Mixed Nuts
“In the name of Vermont we defy all the world!”
Mixed Nuts from Earnest Productions is a screw-ball musical comedy with music from the 20s and 30s, and a cast of independence-minded eccentrics from the Vermont State Hospital who have prepared a vaudeville review directed by Dr. Elizabeth Darcy. The bizarre crew of entertainers is lead by a re-incarnated, unpredictable, and loveable Ethan Allen.
My family and I will be at the Unadilla Theatre in East Calais next week. I’ve read the script… it’s awesome. Such serious times, we need some comic relief. This is comedy that makes us think, challenge our assumptions about what is sane and what is insane.
Mixed Nuts will run in central Vermont at the Unadilla Theatre in East Calais, August 24-31, 2010. Showtime is 7:30 PM. Reservations and Information: (802) 456-8968
The Unadilla is the theatre that brought King Lear, The Gondoliers, Uncle Vanya and When We Are Married to Vermont audiences. Their website is at Unadilla.org.
Reservations and Information: 802-456-8968 or at : unadilla@pshift.com
Jim Hogue portrayed Ethan Allen at my son’s school, and in many public venues in Vermont and worldwide.
Directions from Middlebury: Click the link to the left… then follow the directions from Montpelier
Directions From Montpelier: take Rt 2 East to East Montpelier, then Rt 14 North to North Montpelier. One mile North of North Montpelier turn right on Max L. Gray Road and follow it for 5 miles to the theatre.
From St Johnsbury: Go to Marshfield Villege on Rt 2 West. In Marshfield Village turn right on Creamery St (sign East Calais) Go up hill bearing left onto the Calais Road. At third 4 corners turn right on East Hill Road. Follow to Blachly Road and the theatre.
From the Vermont Commons website:
Is Mixed Nuts about secession? It is, in the same way that Pygmalion is about linguistics. But this is what Mixed Nuts is really about: the courage and camaraderie of a few people, and how music and dance can move us. And Pygmalion is about the courage of Liza Doolittle going up against the brilliant, cold, and uncompromising Henry Higgins. Whether Higgins succeeds in pulling off his experiment of teaching Liza “to talk proper,” or whether the inmates of Mixed Nuts succeed in their secession are both beside the point. Both these plays (and any play worth going to, for that matter) are about something more than their basic themes and plots.
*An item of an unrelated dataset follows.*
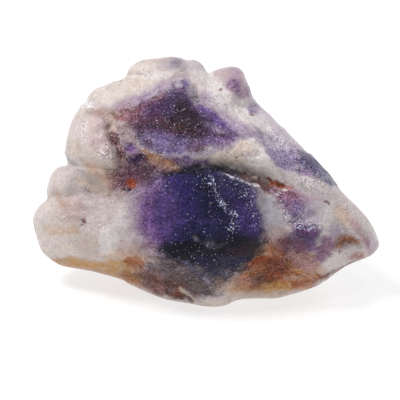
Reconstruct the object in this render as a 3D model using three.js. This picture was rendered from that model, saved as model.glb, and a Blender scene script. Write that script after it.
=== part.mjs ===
// A palm-sized piece of rough amethyst: one solid, purple quartz grown together with milky quartz.
// Millimetres, +Z up. The stone lies on a small flat face, and the origin is a point of that face.
//
// The form is drawn on a plane that leans back from the viewer: u runs to the right, v runs up and
// w comes out towards the viewer. Every direction from the middle gives one point of the surface:
// the outline gives its reach in u and v, a set of broken faces gives its height in w, and ridges,
// grooves, lumps and chipped hollows are added to that height.

import * as THREE from 'three';
import { mergeVertices } from 'three/addons/utils/BufferGeometryUtils.js';

// Driving dimensions, in millimetres unless the name says otherwise
const LEAN_DEGREES = 35;
const FRONT_DEPTH = 18.5;
const BACK_DEPTH = 19.0;
const MIDDLE_HEIGHT = 20.4;
const FOOT_CENTRE = { x: 3, y: -6 };
const CELLS = { across: 44, up: 33, deep: 12 };

// How the rim closes, which changes around it: a power of 2 is an ellipse, a higher one is squarer
const RIM_POWER = { mean: 3, swing: 0.8, swingTurn: -0.6, ripple: 0.5 };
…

I tell people who ask that Mixed Nuts is a screwball musical comedy about six inmates who escape from the custody of the Vermont State Hospital in order to make Vermont an independent republic. That is the kind of answer that one must give because people need to know the genre, the plot, and the motivation of the main characters before anything else.
The answer I want to give to that question is that Mixed Nuts is about dancing. But that is nothing to hang your hat on, and it would be doing the play a disservice because such an answer is so open to interpretation as to be meaningless. My elevator speech would end in failure, as you will see. But we, you and I, are not in an elevator. And I am now writing this so as to seduce you into believing that this play is worth doing because it is the stuff of dreams.
And what is dancing that it is worth your time? Is it learning a few steps and moving around a dance floor? Sure. Is it “a language to whisper private and sacred things . . . the expression of a search for a passion that might be spiritual or romantic or uncategorizable, but that, in any case, is an antidote to the harsh facts of an earthbound existence?” Sure.
The play opens with “Let Yourself Go,” a dance and a song about dancing. The next song is also about dancing: “In me you see a sinner, and dancing is my crime . . .” The Green Mountain Boys get “Happy Feet” in their exhilaration. The play ends with a dance. So the play is about dancing.
It’s also about camaraderie, courage, independence, conviction, reason, control, power, love, and the old horses: sanity versus insanity, reality versus superstition, and the blending of life and art.
But every character in the play is dancing. It is a dance from start to finish.
As you listen to the band don’t you get a bubble?
As you listen to them play don’t you get a glow?
If you step out on the floor you’ll forget your trouble.
If you go into your dance you’ll forget your woe.